When working with streaming data, consider your downstream requirements early. Dataflow pipelines can efficiently maintain both nested and flat representations simultaneously if your use cases demand it.
Migration Strategies
If you need to migrate between approaches, plan carefully. Moving from flat to nested structures typically requires complex ETL processes to reconstruct relationships. Moving from nested to flat structures involves UNNEST operations and careful handling of NULL values in optional nested fields.
Use BigQuery's data transfer service and scheduled queries to maintain synchronized versions during transition periods, allowing you to validate the new structure before fully committing to the change.
Conclusion
The choice between BigQuery nested fields and flat tables reflects a fundamental trade-off between analytical convenience and operational flexibility. Nested fields shine when you have stable, hierarchical data and primarily analytical workloads focused on cost optimization. Flat tables excel when you need maximum flexibility, frequent updates, and familiar SQL patterns.
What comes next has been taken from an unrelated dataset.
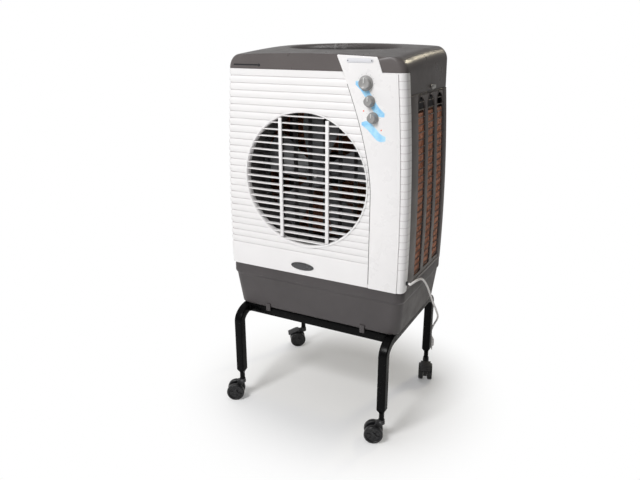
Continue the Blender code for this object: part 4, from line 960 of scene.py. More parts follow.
def body_frame():
    """Corner posts and cross rails, with a window for each pad frame and a neck under the hood."""
    post_front = RETURN_Y + 0.0025
    neck = SKIRT_BOTTOM - 0.001
    levels = [PANEL_BOTTOM + (neck - PANEL_BOTTOM) * i / 30 for i in range(31)]
    rings = [channel_ring(z, half_width(z) - 0.0005, REAR_Y, post_front, 0.030, FRAME_WALL) for z in levels]
    for z in (neck + 0.0002, PANEL_TOP - 0.006):
        half = half_width(z) - 0.009
        rings.append(channel_ring(z, half, REAR_Y - 0.008, post_front + 0.002, 0.024, FRAME_WALL / 2))
    body = loft("post_and_rail_frame", rings, "strip")
    low_z, high_z = WINDOW_Z
    side_cut = (-0.35, SIDE_WINDOW[0], low_z), (0.35, SIDE_WINDOW[1], high_z)
    rear_cut = (REAR_WINDOW[0], 0.16, low_z), (REAR_WINDOW[1], 0.22, high_z)
    cut(body, box("window", *side_cut), box("window", *rear_cut))
    round_edges(body, 0.0006, 50)
    apply_modifiers(body)
    settle(body, "cabinet", FRAME_GREY, ("body_frame",))


# ---- pads and their louvred frames --------------------------------------------------------------------
def skin_point(facing, along, z, depth):
    """A point behind the cabinet's bowed side or its flat rear: how far along, how high, how deep."""
    if facing == "rear":
        return (along, REAR_Y - depth, z)
    side = 1 if facing == "right" else -1
    return (side * (half_width(z) - depth), along, z)


def columns(facing):
    """The left edges of a frame's louvre columns, and their width."""
    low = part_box(f"{facing}_pad_frame")[0]
    edge, (count, width, margin) = (low.x, REAR_COLUMNS) if facing == "rear" else (low.y, SIDE_COLUMNS)
    return [edge + margin + i * (width + COLUMN_BAR) for i in range(count)], width


def arched_opening(left, width):
    corner = 0.006
    foot = arc((left + corner, COLUMN_FOOT + corner), corner, 180, 270, 5)
    foot += arc((left + width - corner, COLUMN_FOOT + corner), corner, 270, 360, 5)
    return foot + arc((left + width / 2, COLUMN_TOP - width / 2), width / 2, 0, 180, 28)


def bend_sheet(sheet, facing, middle_depth):
    """Lays a flat sheet against the cabinet's bowed side, in bands that are short next to the bow."""
    shape = bmesh.new()
    shape.from_mesh(sheet.data)
    for i in range(1, 45):
        level = COLUMN_FOOT + SHEET_BAND * (i - 1)
        everything = [*shape.verts, *shape.edges, *shape.faces]
        bmesh.ops.bisect_plane(shape, geom=everything, plane_co=(0, level, 0), plane_no=(0, 1, 0))
    for vertex in shape.verts:
        along, z, out = vertex.co
        vertex.co = skin_point(facing, along, z, middle_depth - out)
    bmesh.ops.recalc_face_normals(shape, faces=shape.faces)
    shape.to_mesh(sheet.data)
    shape.free()
    return sheet


def pad_frame(facing):
    """A sheet with arched openings, each filled with louvres, inside a deeper rim."""
    low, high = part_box(f"{facing}_pad_frame")
    near, far = (low.x, high.x) if facing == "rear" else (low.y, high.y)
    middle = ((near + far) / 2, (low.z + high.z) / 2)
    border = rounded_rectangle((far - near) / 2, (high.z - low.z) / 2, 0.003, middle, 4)
    lefts, width = columns(facing)
    openings = [arched_opening(left, width)[::-1] for left in lefts]
    half = PAD_FRAME_THICKNESS / 2
    sheet = plate(f"{facing}_louvred_frame", [border, *openings], -half, half, FACING_UP, 0.0014)
    parts = [bend_sheet(sheet, facing, PAD_FRAME_INSET + half)]
    for left in lefts:
        parts += louvres(facing, left, width)
        parts.append(arch_bead(facing, left, width))
    louvred = gather(f"{facing}_louvred_frame", parts)
    settle(louvred, f"{facing}_pad_door", FRAME_GREY, (f"{facing}_pad_frame",))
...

Neither approach is universally superior. The best data engineers understand both options deeply and choose based on specific requirements around query patterns, update frequency, cost constraints, and team capabilities. By mastering both approaches, you'll be equipped to design BigQuery solutions that truly serve your organization's needs while optimizing for the factors that matter most to your specific use case.
Remember that your initial choice doesn't have to be permanent. As requirements evolve, you can migrate between approaches or adopt hybrid strategies that leverage the strengths of both patterns. The key is making an informed decision based on a clear understanding of the trade-offs involved.